Do Something Relaxing
Go get a massage. Pet an animal. Stress-pull out all of your eyebrow hairs. Turn your sh*tty news into a stand-up routine that you give to yourself while wearing a face-mask for way more than the recommended time. Come up with creative lies to tell your family when they ask if you found out the big news yet like “actually the office was swallowed up by a sinkhole. Tragedy. Don’t Google it”. Clean out your closet and bury yourself under all the winter clothes from five years ago that you’ll never wear again but they remind you of a happier time when you were full of promise and opportunity and the world was at your feet and your student loans payments or low alcohol tolerance hadn’t kicked in yet and cry yourself to sleep.
It’s so easy to spiral when you receive bad news. Suddenly one break-up means that love is dead. One job rejection means that your liberal arts degree is maybe not as valuable as the brochure promised. Getting moved off that project means that you were totally right, everyone does hate you, your Imposter’s Syndrome is legitimate, and Janet from Marketing totally is plotting for your role, that betch! But it’s important to ground yourself and think positively……that maybe if you spiral enough and become SO FRANTIC AND ANXIETY-RIDDEN, you’ll be the first documented medical case of someone overthinking themselves into a ten-day coma where you then wake up skinnier and fully-rested!
Connect with Nature
Ahhh, yes, when confronted with bad news, it’s important to connect with something eternal and enduring, like beautiful forests and beaches. Like those are going anywhere! As Henry David Thoreau once said “there are moments when all anxiety and stated toil are becalmed in the infinite leisure and repose of nature“. Though people often miss the ending of that quote in which he said “I super hope that my descendants don’t eff it up with unsustainable development practices that cause a climate crisis that threatens all sources of food supply, coastline communities, and future generations’ survival but ya know if they do, they at least do everything they could to reverse it and listen to scientists and not ignore it to complain about “libtards”“.
Rethink Your Options
It’s been said that disappointment is just a re-directioning. It’s time to pivot and take another road! Maybe that means aggressively applying to reality TV shows on Bravo as a “sassy over-weight devil’s advocate”. Maybe it’s time to finally to open up your dream Etsy account selling art that reimagines the Disney Princesses as the Queer Eye cast.

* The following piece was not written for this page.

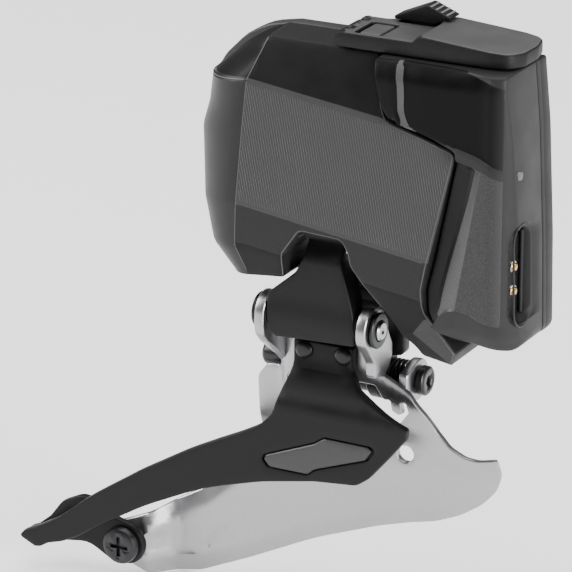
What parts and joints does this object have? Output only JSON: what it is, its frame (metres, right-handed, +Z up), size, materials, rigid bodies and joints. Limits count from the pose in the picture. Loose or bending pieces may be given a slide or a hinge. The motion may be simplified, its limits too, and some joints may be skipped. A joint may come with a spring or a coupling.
{
  "type": "front derailleur",
  "caption": "Wireless front derailleur: motor housing, swinging parallelogram links, chain cage, clip-on battery with latch, braze-on clamp bolt.",
  "frame": {"origin": "on the clamp bolt's axis, at the saddle face that meets the bicycle's braze-on tab", "axes": "+X forward on the bicycle, +Y inboard towards the frame's middle plane, +Z up the seat tube"},
  "size_m": [0.1153, 0.033, 0.132],
  "materials": {
    "moulded_black": "satin",
    "battery_graphite": "satin",
    "forged_black": "satin",
    "silver_alloy": "satin",
    "steel": "satin",
    "gold_contact": "polished",
    "brass_gear": "satin",
    "circuit_board": "matte",
    "rubber": "matte",
    "cell_wrap": "gloss"
  },
  "bodies": {
    "housing": {"outer_cover": "moulded_black", "inner_housing": "moulded_black", "cover_seal": "rubber", "cover_screw_1": "steel", "cover_screw_2": "steel", "cover_screw_3": "steel", "cover_screw_4": "steel", "motor_can": "steel", "gear_axle": "steel", "gear_carrier": "steel", "shaft_bush_front": "brass_gear", "shaft_bush_rear": "brass_gear", "control_board": "circuit_board", "contact_block": "moulded_black", "contact_pin_1": "gold_contact", "contact_pin_2": "gold_contact", "inner_upper_pin": "steel", "clamp_bolt": "steel", "clamp_washer": "forged_black"},
    "outer_arm": {"outer_link": "forged_black", "output_shaft": "steel", "drive_sector": "brass_gear"},
    "inner_arm": {"inner_link": "forged_black", "return_spring": "steel"},
    "cage": {"inner_cage_plate": "silver_alloy", "outer_cage_plate": "forged_black", "plate_insert": "forged_black", "cage_rivet_1": "steel", "cage_rivet_2": "steel", "outer_lower_pin": "steel", "outer_bush_front": "forged_black", "outer_bush_rear": "forged_black", "inner_lower_screw": "forged_black", "inner_pin_nut": "forged_black", "tail_screw": "forged_black", "tail_nut": "steel"},
    "reduction": {"reduction_gear": "brass_gear"},
    "rotor": {"motor_rotor": "steel"},
    "latch": {"latch_lever": "forged_black", "latch_pin": "steel"},
    "catch": {"thumb_catch": "forged_black"},
    "button": {"setup_button": "forged_black"},
    "battery": {"battery_case": "battery_graphite", "battery_back": "battery_graphite", "battery_cell_lower": "cell_wrap", "battery_cell_upper": "cell_wrap", "battery_board": "circuit_board", "battery_pad_1": "gold_contact", "battery_pad_2": "gold_contact", "charge_port": "battery_graphite", "charge_pin_1": "gold_contact", "charge_pin_2": "gold_contact"}
  },
  "joints": [
    {"name": "outer_link_swing", "type": "hinge", "parent": "housing", "child": "outer_arm", "pos_m": [-0.0236, -0.0205, 0.016], "axis": [1, 0, 0], "range_deg": [-12, 12]},
    {"name": "inner_link_swing", "type": "hinge", "parent": "housing", "child": "inner_arm", "pos_m": [-0.0194, -0.0085, 0.002], "axis": [1, 0, 0], "range_deg": [-12, 12]},
    {"name": "cage_level", "type": "hinge", "parent": "outer_arm", "child": "cage", "pos_m": [-0.0236, -0.0205, -0.005], "axis": [1, 0, 0], "range_deg": [-12, 12]},
    {"name": "reduction_turn", "type": "hinge", "parent": "housing", "child": "reduction", "pos_m": [-0.029, -0.0162, 0.03057], "axis": [1, 0, 0], "range_deg": [-46, 46]},
    {"name": "rotor_turn", "type": "hinge", "parent": "housing", "child": "rotor", "pos_m": [-0.034, -0.0162, 0.03927], "axis": [1, 0, 0], "range_deg": [-101, 101]},
    {"name": "latch_swing", "type": "hinge", "parent": "housing", "child": "latch", "pos_m": [-0.0186, -0.0148, 0.0549], "axis": [0, -1, 0], "range_deg": [0, 70]},
    {"name": "catch_slide", "type": "slide", "parent": "latch", "child": "catch", "axis": [-1, 0, 0], "range_m": [0, 0.0018]},
    {"name": "button_press", "type": "slide", "parent": "housing", "child": "button", "axis": [0, 0, -1], "range_m": [0, 0.00035], "stiffness_N_per_m": 300},
    {"name": "battery_slide", "type": "slide", "parent": "housing", "child": "battery", "axis": [1, 0, 0], "range_m": [0, 0.03]}
  ],
  "couplings": [
    {"joint": "inner_link_swing", "follows": "outer_link_swing", "ratio": 1},
    {"joint": "cage_level", "follows": "outer_link_swing", "ratio": -1},
    {"joint": "reduction_turn", "follows": "outer_link_swing", "ratio": -3.75},
    {"joint": "rotor_turn", "follows": "outer_link_swing", "ratio": 8.3333}
  ]
}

Maybe this whole thing was just the universe telling you to Give Up And Go To Law School, Maggie!!!!!!!!!!!!
Jokes aside, whatever you’re going through, it sucks. It sucks so bad. Your heart feels like it was stomped on, your ego feels like you farted in front of your high school crush, and your self-esteem is as low as your understanding of how to file taxes.
But you’re going to be okay. I promise.